Depuis bien des années maintenant,
l’association ADMD répand impunément dans le public sa sinistre
propagande pour le droit à « mourir dans la dignité ». Pour qui ne
dispose pas d’un minimum de culture philosophique, cet objectif peut
paraître séduisant mais il est aisé de mettre au jour ce que dissimule
une pareille idéologie.
Il y a une dizaine d’années, j’avais pu constater que mes élèves
pourtant déjà bacheliers mais sensibles à la propagande médiatique,
étaient majoritairement persuadés que les hôpitaux étaient remplis de
tétraplégiques aphasiques désirant la mort et très empêchés de
l’obtenir. Ces gens-là, il fallait bien évidemment les tuer de toute
urgence. Un jeune m’avait même dit : « M’sieur, les chiens, quand il
sont vieux, on les pique, ça vaut quand même mieux que de les laisser
souffrir ! ». C’est ce que voudraient aussi la plupart de ceux qui,
souvent en parfaite santé, réclament à cor et à cri une légalisation de
l’euthanasie. Qu’on puisse donc enfin piquer comme des chiens les vieux
qui en sont au dernier acte ! J’avoue que je ne vois pas très bien où
serait l’exigence de « dignité » dans cette manière d’aligner le destin
des hommes sur celui des chiens, mais passons.
Ce que les fanatiques de l’euthanasie sont incapables de comprendre,
semble-t-il, c’est qu’il ne suffit pas de « vouloir » mourir, les
choses sont loin d’être aussi simples. On s’abstiendra évidemment de
porter un jugement sur quiconque a décidé de mettre fin à ses jours
librement : il SE tue, c’est son affaire. Mais peut-il demander à UN
AUTRE de le tuer ? N’y a-t-il pas dans une pareille demande quelque
chose d’exorbitant et qui met en jeu, lors même qu’on à renoncé à la vie
et à la liberté qui va avec, lors même qu’on a déjà consenti à
l’absolue passivité du cadavre, la liberté de l’autre, celui qui va vous
achever ? Parmi les partisans de l’euthanasie, il y en aurait
probablement très peu, du moins je l’espère, qui accepteraient de céder à
une pareille demande. Ils auraient absolument raison. Pourquoi ?
Parce que rien n’est plus banal, dans un moment de désespoir ou de
dépression, que de se dire qu’on préfèrerait être mort. Lorsqu’on entend
de pareils propos, on se garde en général de les prendre au sérieux, on
se dit que le sujet est en proie à une souffrance et que c’est à cela
qu’il faut d’urgence trouver un remède. Quand le suicidaire entreprend
d’enjamber le garde-fou du Pont Neuf pour se jeter à l’eau, l’intention
d’en finir paraît tout à fait évidente et néanmoins on essaie d’arrêter,
manu militari s’il le faut, le geste irrémédiable. Dans bien des cas,
le désespéré ne recommencera pas. On me dira que l’individu qui agit
ainsi n’est pas grabataire, qu’il est même souvent en parfaite santé,
que sa situation est sans comparaison possible avec celle de
l’agonisant. Eh bien, parlons un peu de l’agonisant.

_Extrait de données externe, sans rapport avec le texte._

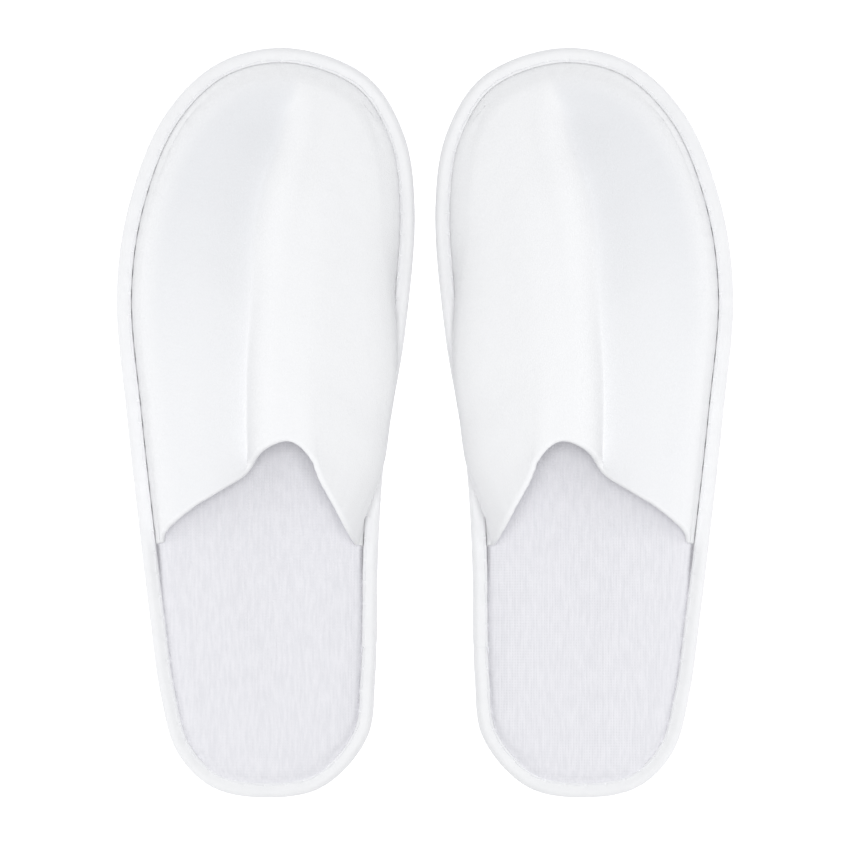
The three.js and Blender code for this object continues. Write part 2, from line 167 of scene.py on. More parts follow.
# The outsole's tread, as in the CAD part. A groove's section is [half width, height above the floor].
GROOVE_PITCH = 9
BALL_TREAD = {"middle": 78, "count": 9, "length": 66}
HEEL_TREAD = {"middle": -96, "count": 7, "length": 48}
GROOVE = [(1.6, -0.5), (1.6, 0), (1.3, 0.12), (1.2, 0.35), (1.15, 0.8), (0.95, 1.03), (0.6, 1.1)]

# The insole cloth.
RIB_PITCH = 1.03
RIB_HEIGHT = 0.055
POINTS_ACROSS_RIB, POINTS_ALONG_RIB = 4, 96
COVER_INSET = 2.2
COVER_RIM = COVER_TOP - 2.8  # height of the cloth where the seam squeezes it

OUTLINE_POINTS = 1400  # of the outline, where the nearest place on it is looked for
SLAB_POINTS = 360  # round the edges of the pad and the sole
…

Dans le cadre actuel de la loi Léonetti, le mourant a le droit, si
j’ose dire, de prendre son temps, et la norme est même d’attendre que le
processus suive son cours, en utilisant tous les moyens dont on dispose
- et ils sont efficaces-, pour faire en sorte que les choses restent
supportables physiquement et psychiquement. Personne n’est actuellement
fondé à représenter au mourant qu’il y aurait une autre solution plus
rapide, réputée moins douloureuse et assurément plus économique pour
l’institution hospitalière. Mais si une loi stipulait que c’est un droit
de se faire « piquer » comme un vieux chien, il deviendrait tout à fait
normal dans ces conditions, et même tout à fait indispensable,
d’informer le mourant de tous ses droits, y compris celui d’être achevé.
Tout plaiderait évidemment en faveur du droit à disparaître « dans la
dignité » : le mourant occupe bien inutilement un lit d’hôpital ; son
agonie, si elle se prolonge au delà du souhaitable, va peser lourdement
sur le vécu quotidien de son entourage, et de toute façon, au point où
vous en êtes, chère Madame ou cher Monsieur, les carottes sont cuites,
etc. Bref, la « liberté » de la décision, dans un tel contexte, paraît
fort relative, et qui voudrait continuer à vivre ne le ferait que pour
compliquer l’existence de tout le monde, il y aurait de sa part beaucoup
de mauvaise volonté et même, disons-le, une certaine lâcheté.